O regime (jornalismo incluído) adora justificar o abandono dos velhos com a habitual regurgitação económica: "Ai, então, as pessoas fazem isto porque são pobres, coitadinhas". Esta pose submarxista dá-me uns certos calores e merece três respostas. Em primeiro lugar, quem diz isto nunca foi pobre, nunca conheceu um pobre, nunca passou tempo num bairro popular. Em segundo lugar, os betinhos progressistas que desenvolvem este "pensamento" não percebem que estão a transformar o pobre(categoria material) numa antecâmara da falta de carácter (categoria moral); é como se um indivíduo pobre fosse - necessariamente - um pulha em potência. Em terceiro lugar, este "pensamento" está errado, factualmente errado. Os picos dos abandonos ocorrem nas férias, quando as famílias abandonam as suas casas para fazerem uma mijinha turística algures no país ou no estrangeiro. Ou seja, há dinheiro. A causa do abandono dos velhos nos hospitais é a presença de dinheiro usado numa estirada turística. Prioridades.

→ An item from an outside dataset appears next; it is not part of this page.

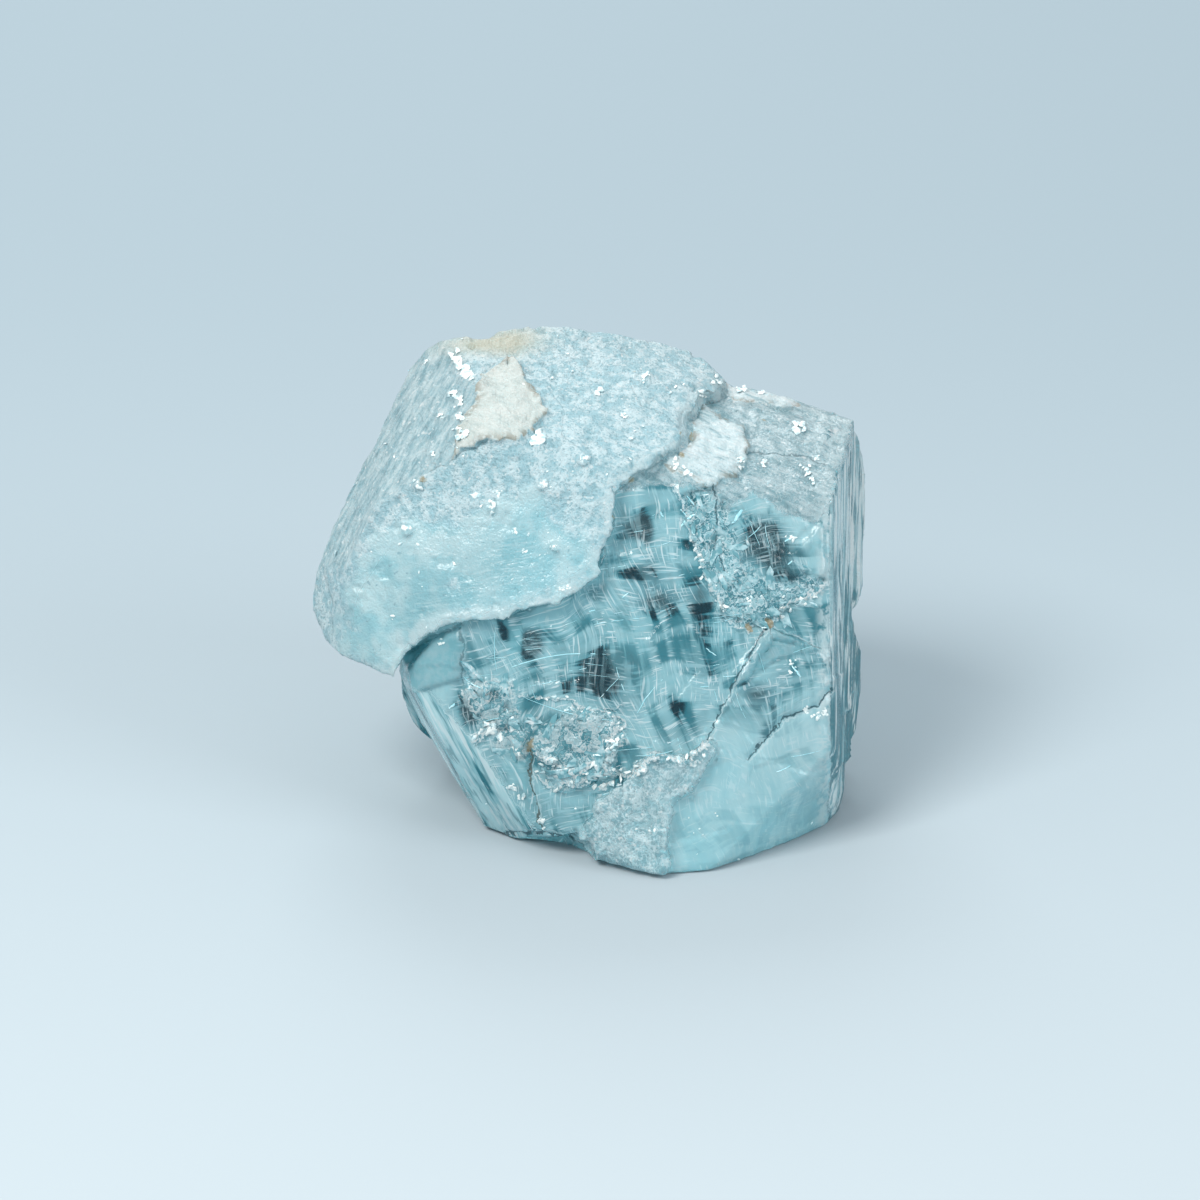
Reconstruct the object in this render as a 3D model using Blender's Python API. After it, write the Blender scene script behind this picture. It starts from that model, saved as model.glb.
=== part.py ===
"""A rough aquamarine crystal of 90 carats: a glassy block of beryl with an etched mass over its upper left.

The stone is drawn as it is looked at: across (to the right), rise (up) and near (towards the eye), in
millimetres from its middle. In the drawing these are +X, +Z and -Y. The finished stone is then leaned
back by LEAN and cut flat underneath, where it rests.
"""

import math
import random

import bmesh
import bpy
from mathutils import Matrix, Vector

MM = 0.001
STONE = "aquamarine_crystal"
CUTTERS = "cutters"

# Driving dimensions
LEAN = math.radians(25.0)  # how far the broken front leans back from upright
STONE_SCALE = 1.0937  # brings the drawn millimetres to 90 carats (18.0 g) of beryl
BASE_BELOW_MIDDLE = 9.15  # from the stone's middle down to the flat that it rests on
FAR = 40.0  # beyond the stone on every side
SLIVER = 0.002  # edges shorter than this are closed up
WELD = 0.001  # corners nearer than this are one corner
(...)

Além de serem desprezados em vida, muitos velhos são abandonados depois da morte. Há uns tempos, Paulo Paixão fez uma bela reportagem no Expresso sobre o abandono dos mortos nos cemitérios de Lisboa: mais de metade dos restos mortais são votados ao abandono; 59% em Benfica, 80% nos Olivais, 56% no Alto de São João, 46% na Ajuda. Digam-me lá qual é a causa económica que explica esta barbaridade em câmara lenta? Eu ajudo: não há qualquer causa económica, a crise material não é para aqui chamada.